Before joining the UC Davis faculty in 2007, Florey served as a law clerk to the Honorable William Fletcher of the U.S. Court of Appeals for the Ninth Circuit, and as an associate at the San Francisco law firm Keker & Van Nest LLP.
She received her J.D. from UC Berkeley School of Law, where she was articles editor of the law review and received the Thelen Marrin Award for graduating first in her class.
Florey holds a bachelor’s degree from Harvard College, where she graduated summa cum laude, and an M.F.A. in creative writing from Warren Wilson College. Before law school, she worked for several years as an editor, travel writer and theater critic.

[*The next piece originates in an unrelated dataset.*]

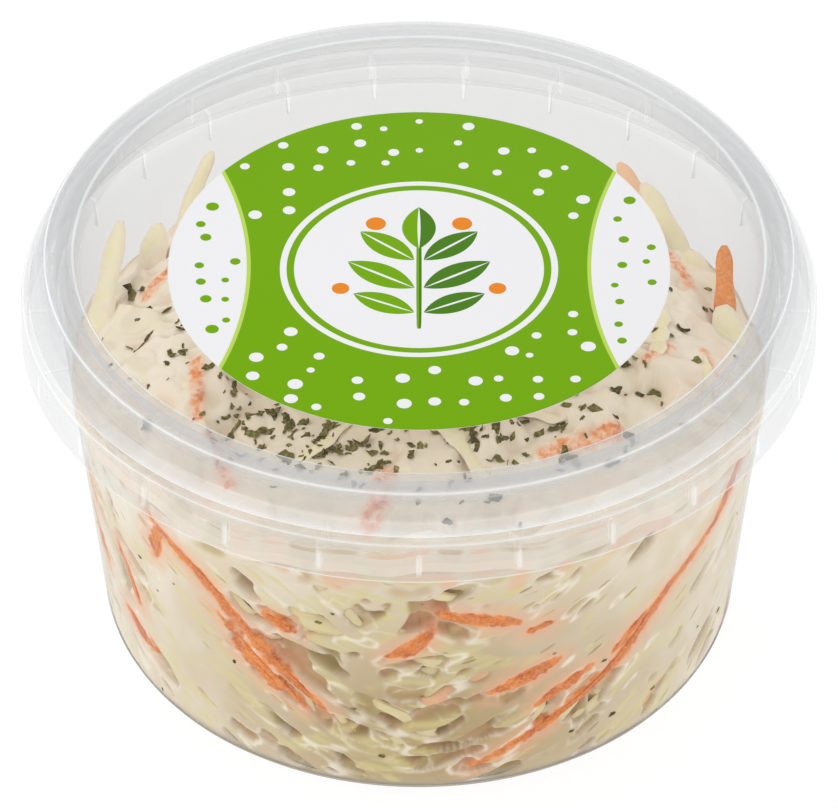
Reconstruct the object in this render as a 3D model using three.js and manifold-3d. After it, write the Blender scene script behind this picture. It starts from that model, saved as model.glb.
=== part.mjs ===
// A round deli tub of coleslaw: a clear tub with a ribbed collar, a press-on lid with a
// sunken panel, a round label on the panel, and the dressed slaw that fills the tub.
// Millimetres, +Z up, origin under the middle of the base. The front is -Y.

import * as THREE from 'three';
import { mergeVertices } from 'three/addons/utils/BufferGeometryUtils.js';
import Module from 'manifold-3d';

const wasm = await Module();
wasm.setup();

// ---- Driving dimensions ----

const roundSides = 50; // sides of every full turn, two to each rib
const seat = 0.3; // gap between pieces that don't carry each other

const tub = {
  baseRadius: 47.2, // outside, where the corner round meets the wall
  cornerRadius: 8,
  lean: 0.119, // how far the wall leans out for each mm of height
  wall: 0.8,
  footWidth: 1.8, // flat ring that the tub stands on
  footDepth: 0.8,
  collarRadius: 59,
  collarLow: 53.8,
  shoulderTop: 60.8,
  collarWall: 0.9,
  rimTop: 67.5,
  beadRadius: 55,
  beadHeight: 1.6,
  ribs: 25,
  ribLow: 54.9,
  ribWidth: 0.9,
};

const lid = {
  wall: 0.8,
  skirtRadius: 57.9,
  skirtLow: 61.4,
  shoulderRadius: 56.4, // where the sloping skirt turns into the ring
  shoulderHeight: 66.3,
  ringOuter: 54.9,
  ringInner: 51.6,
  ringTop: 68.5,
  recessRadius: 50.9, // top edge of the sunken panel's wall
  panelRadius: 50.1,
  panelTop: 64.7,
};

const label = { radius: 37.2, thickness: 0.25 };

const heap = {
  coreGap: 1.5, // core to the tub's wall, bridged by the shreds
  shredGap: 0.38, // outer faces of the shreds to the wall
  edgeHeight: 50.5, // where the heap meets the wall
  crownHeight: 59,
  shoulderWidth: 3.2, // how far in from the wall the top levels out
  lidGap: 0.5,
  lumps: 34,
  lumpSpread: [4.5, 8],
  lumpRise: [-1.9, 2.3],
};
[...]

Celebrating King Hall also will honor Monika Kalra Varma ’00, recipient of King Hall’s 2021 Distinguished Alumna Award, and Errol Dauis ’11, winner of the Rising Star Alumnus Award.
Varma, executive director of the Lawyers’ Committee for Civil Rights of the San Francisco Bay Area, has dedicated her career to human rights and social justice work. Before leading the LCCRSF -- one of the oldest civil rights institutions on the West Coast -- Varma spent five years as executive director of the D.C. Bar Pro Bono Center, the largest provider of pro bono legal services in the District of Columbia. Before that, she directed the Center for Human Rights at the Robert F. Kennedy Center for Justice and Human Rights.
Dauis, an employment law attorney at Sacramento’s Boutin Jones law firm, has been honored as a California Super Lawyers Rising Star for Employment and Labor. A former King Hall adjunct professor, Dauis also has served as president of La Raza Centro Legal’s board of directors.